The controversial proposal raised at the annual meeting of the American Medical Association's House of Delegates had claimed that evidence is now convincing that Americans' "huge salt load is a major cause of hypertension." The resolution also backed a low-sodium diet for those with high blood pressure as a major part of treatment against the condition.
But without debate today, the House -- the AMA's policymaking body -- did not support the plan. According to the AMA's public health reference committee, "While there was uniform agreement regarding the need to reduce sodium intake for hypertensive persons, concern was expressed regarding the lack of data for extrapolating the results to all normotensive individuals."
The proposed recommendations would have involved more than just telling Americans to stop up those salt shakers at the dinner table.
According to the proposed resolution from the American College of Preventive Medicine, "The pervasive addition of salt to American food by the processed food and restaurant [industry] now makes it very difficult for even motivated individuals and patients to comply with optimal levels of dietary sodium intake."
The preventive medicine doctors wanted the AMA to work with the nation's restaurants, the FDA, and others to cut back on how much salt is added to food. It claimed that there are many alternatives to salt for the preservation of food.

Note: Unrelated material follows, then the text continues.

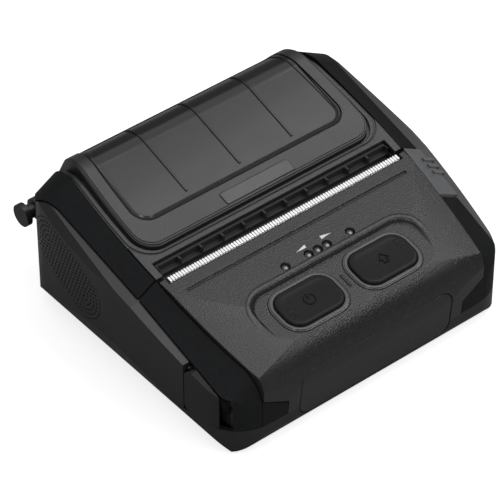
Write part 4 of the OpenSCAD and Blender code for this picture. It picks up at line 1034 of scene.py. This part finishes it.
class PRINTER_OT_stage(bpy.types.Operator):
    """Build the floor, the lights and the camera"""
    bl_idname = "printer.stage"
    bl_label = "Studio"

    def execute(self, context):
        s = studio()
        scene = context.scene
        scene.view_settings.view_transform = "Standard"
        bm = bmesh.new()
        bmesh.ops.create_grid(bm, x_segments=1, y_segments=1, size=FLOOR_HALF)
        new_object(bm, "floor", self.floor_material(s.floor_lift))
        self.room(scene, s.dome)
        for name, direction, distance, size, power, level in LAMPS:
            self.lamp(name, direction, distance, size, getattr(s, power), level)
        if s.use_cards:
            self.cards()
        self.camera(scene)
        return {"FINISHED"}

    def seen(self, tree):
        """Mask that is 1 for what the camera, gloss and glass see."""
        path = node(tree, "LightPath")
        first = maths(tree, "MAXIMUM", path.outputs["Is Camera Ray"], path.outputs["Is Glossy Ray"])
        return maths(tree, "MAXIMUM", first, path.outputs["Is Transmission Ray"])

    def floor_material(self, lift):
        made = bpy.data.materials.new("pale floor")
        made.use_nodes = True
        tree = made.node_tree
        shader = tree.nodes["Principled BSDF"]
        shader.inputs["Base Color"].default_value = (0.62, 0.62, 0.62, 1)
        shader.inputs["Roughness"].default_value = 0.9
        shader.inputs["Specular IOR Level"].default_value = 0.1
        glow = node(tree, "Emission")
        glow.inputs["Color"].default_value = (1, 1, 1, 1)
        tree.links.new(maths(tree, "MULTIPLY", self.seen(tree), lift), glow.inputs["Strength"])
        both = node(tree, "AddShader")
        tree.links.new(shader.outputs[0], both.inputs[0])
        tree.links.new(glow.outputs[0], both.inputs[1])
        tree.links.new(both.outputs[0], tree.nodes["Material Output"].inputs["Surface"])
        return made

    def room(self, scene, strength):
        world = bpy.data.worlds.new("room")
        scene.world = world
        world.use_nodes = True
        tree = world.node_tree
        ground = tree.nodes["Background"]
        ground.inputs["Color"].default_value = (1, 1, 1, 1)
        level = spread(tree, self.seen(tree), strength, 1.0)
        tree.links.new(level, ground.inputs["Strength"])

    def lamp(self, name, direction, distance, size, power, level):
        data = bpy.data.lights.new(name, "AREA")
        data.shape = "RECTANGLE"
        data.size, data.size_y = size
        data.energy = power
        lamp = bpy.data.objects.new(name, data)
        bpy.context.scene.collection.objects.link(lamp)
        way = Vector(direction).normalized()
        lamp.location = Vector((0, 0, LAMP_AIM_Z)) + way * distance
        side = Vector((0, 0, 1) if level else (0, 1, 0)).cross(way).normalized()
        lamp.rotation_euler = Matrix((side, way.cross(side), way)).transposed().to_euler()

    def cards(self):
        """Dark cards in a ring: only gloss sees them, so black plastic keeps deep tones."""
        dark = bpy.data.materials.new("dark card")
        dark.use_nodes = True
        shader = dark.node_tree.nodes["Principled BSDF"]
        shader.inputs["Base Color"].default_value = (0.3, 0.3, 0.3, 1)
        shader.inputs["Roughness"].default_value = 1.0
        bm = bmesh.new()
        bmesh.ops.create_cone(
            bm, cap_ends=False, segments=48, radius1=CARD_RING_BOTTOM_R,
            radius2=CARD_RING_TOP_R, depth=CARD_RING_HEIGHT)
        bmesh.ops.translate(bm, vec=(0, 0, CARD_RING_Z), verts=bm.verts)
        bmesh.ops.reverse_faces(bm, faces=bm.faces)
        bmesh.ops.create_circle(
            bm, cap_ends=True, segments=48, radius=CARD_DISC_R,
            matrix=Matrix.Translation((0, 0, CARD_DISC_Z)))
        ring = new_object(bm, "dark_cards", dark)
        ring.visible_camera = False
        ring.visible_diffuse = False
        ring.visible_shadow = False
        ring.visible_transmission = False

    def camera(self, scene):
        """Camera at the height and side from which the printer was photographed."""
        side, rise = math.radians(CAMERA_SIDE), math.radians(CAMERA_RISE)
        reach = math.cos(rise)
        back = Vector((math.sin(side) * reach, -math.cos(side) * reach, math.sin(rise)))
        right = Vector((math.cos(side), math.sin(side), 0))
        up = back.cross(right)
        aim = Vector((0, 0, CAMERA_AIM_Z)) + right * CAMERA_RIGHT + up * CAMERA_UP
        spot = (back * CAMERA_DISTANCE + aim) * CAMERA_SCALE + Vector(CAMERA_SHIFT)
        data = bpy.data.cameras.new("camera")
        data.sensor_width = SENSOR_MM
        data.lens = FOCAL_PIXELS / PHOTO_PIXELS * SENSOR_MM
        data.clip_start = 0.05
        data.clip_end = 50
        camera = bpy.data.objects.new("camera", data)
        scene.collection.objects.link(camera)
        turn = Matrix((right, up, back)).transposed().to_4x4()
        camera.matrix_world = Matrix.Translation(spot * MM) @ turn
        scene.camera = camera


class PRINTER_PT_panel(bpy.types.Panel):
    """Sizes, colours and steps of the printer"""
    bl_label = "Printer"
    bl_idname = "PRINTER_PT_panel"
    bl_space_type = "VIEW_3D"
    bl_region_type = "UI"
    bl_category = "Printer"

    def draw(self, context):
        layout = self.layout
        for group in (look(), keys(), studio()):
            box = layout.box()
            for name in group.__annotations__:
                box.prop(group, name)
        for step in STEPS:
            layout.operator(step.bl_idname)


GROUPS = (PrinterLook, PrinterKeys, PrinterStudio)
STEPS = (
    PRINTER_OT_covers,
    PRINTER_OT_shoulders,
    PRINTER_OT_window,
    PRINTER_OT_lever,
    PRINTER_OT_mechanism,
    PRINTER_OT_tear_bar,
    PRINTER_OT_electronics,
    PRINTER_OT_bezels,
    PRINTER_OT_buttons,
    PRINTER_OT_lights,
    PRINTER_OT_marks,
    PRINTER_OT_field_rim,
    PRINTER_OT_stage,
)


def register():
    for made in GROUPS + STEPS + (PRINTER_PT_panel,):
        bpy.utils.register_class(made)
    bpy.types.Scene.printer_look = PointerProperty(type=PrinterLook)
    bpy.types.Scene.printer_keys = PointerProperty(type=PrinterKeys)
    bpy.types.Scene.printer_studio = PointerProperty(type=PrinterStudio)


def unregister():
    del bpy.types.Scene.printer_studio
    del bpy.types.Scene.printer_keys
    del bpy.types.Scene.printer_look
    for made in reversed(GROUPS + STEPS + (PRINTER_PT_panel,)):
        bpy.utils.unregister_class(made)


def main():
    register()
    for step in STEPS:
        group, name = step.bl_idname.split(".")
        getattr(getattr(bpy.ops, group), name)()


if __name__ == "__main__":
    main()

AMA trustee Herman Abromowitz, MD, tells WebMD that existing association policy features support for the food industry to reduce the sodium content of processed food, as long as it doesn't compromise safety or nutrition.
Meanwhile, Americans' salt intakes have risen significantly. Upwards of 70% of the salt in the average American's diet is due to what the industry adds to processed foods.
Studies suggest that U.S. adults eat an average of 3,300 mg of sodium each day, even though government standards recommend 2,400 mg per day.
To establish their case, the preventive medicine doctors had cited landmark clinical study results published last January in TheNew EnglandJournal of Medicine. According to the study, lowered dietary salt -- 1,500 mg per day -- cut blood pressure in both individuals with and without hypertension.
But in discussions yesterday at the AMA session, the resolution faced opposition among doctors. Some said that the study gives no evidence that adding salt causes high blood pressure. For example, Edward Jones, MD, representing the Renal Physicians Association, noted that the study only addressed removing salt from people's diets.
Sally Trippel, MD, a Minnesota preventive medicine doctor, also raised objections to the proposal. Claiming that obesity is a greater risk factor for high blood pressure than dietary salt, she voiced her concerns that advising most Americans to lower their salt intake could lead obese Americans to believe that not salting their french fries will keep them from developing hypertension.
According to the Salt Institute, an industry group, some individuals are "salt sensitive," and should be advised to a lower-sodium diet. Those who are salt sensitive, it says, don't eat enough fruits, vegetables, and low-fat dairy products.
But Richard Hanneman, president of the Salt Institute, told WebMD that a universal salt restriction would be ill-advised. He said that it would not benefit everyone and noted that monitoring a low-salt diet costs $1,500 per year.